Introduction

The evidence which has been accumulated in this book relating to our neutrino decay hypothesis is strong but circumstantial. It is crucially important to test the validity of the hypothesis by attempting to make a direct detection of the postulated radiation. Fortunately the kinematics of the decay imply that the emitted photons are monochromatic, so that the radiation from a given source, if strong enough to be detected, would show up as an unidentified line broadened by the velocity dispersion of the neutrinos in the source. Had the emission possessed a continuous spectrum it would have been much more difficult to distinguish it convincingly from radiation of a conventional origin.
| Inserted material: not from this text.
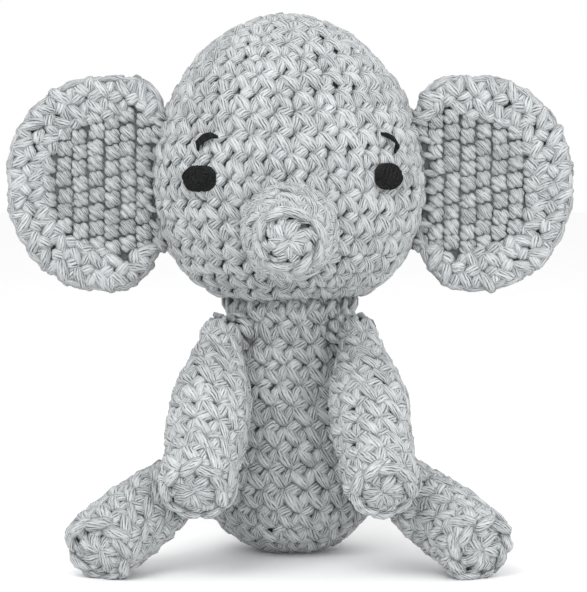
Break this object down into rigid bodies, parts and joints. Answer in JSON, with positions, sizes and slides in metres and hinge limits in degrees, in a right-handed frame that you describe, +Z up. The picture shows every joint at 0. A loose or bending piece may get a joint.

Since the line is predicted to have an energy Eγ ∼ 15 eV, the problem of detectability is tied up with the high opacity of the interstellar medium for radiation of this energy. This problem is a natural one since the opacity is mainly due to the photoionisation of neutral hydrogen, the very process which originally led to the postulate that the decay radiation lies in this energy region. It does mean that care must be taken to choose a suitable observing target.

For example, a number of attempts were made to detect decay photons from dark matter in the Virgo and Coma clusters under the stimulus of the earlier neutrino decay theories of Cowsik (1977) and de Rujula and Glashow (1980). These attempts were made by Shipman and Cowsik (1981), Henry and Feldman (1981) and Holberg and Barber (1985).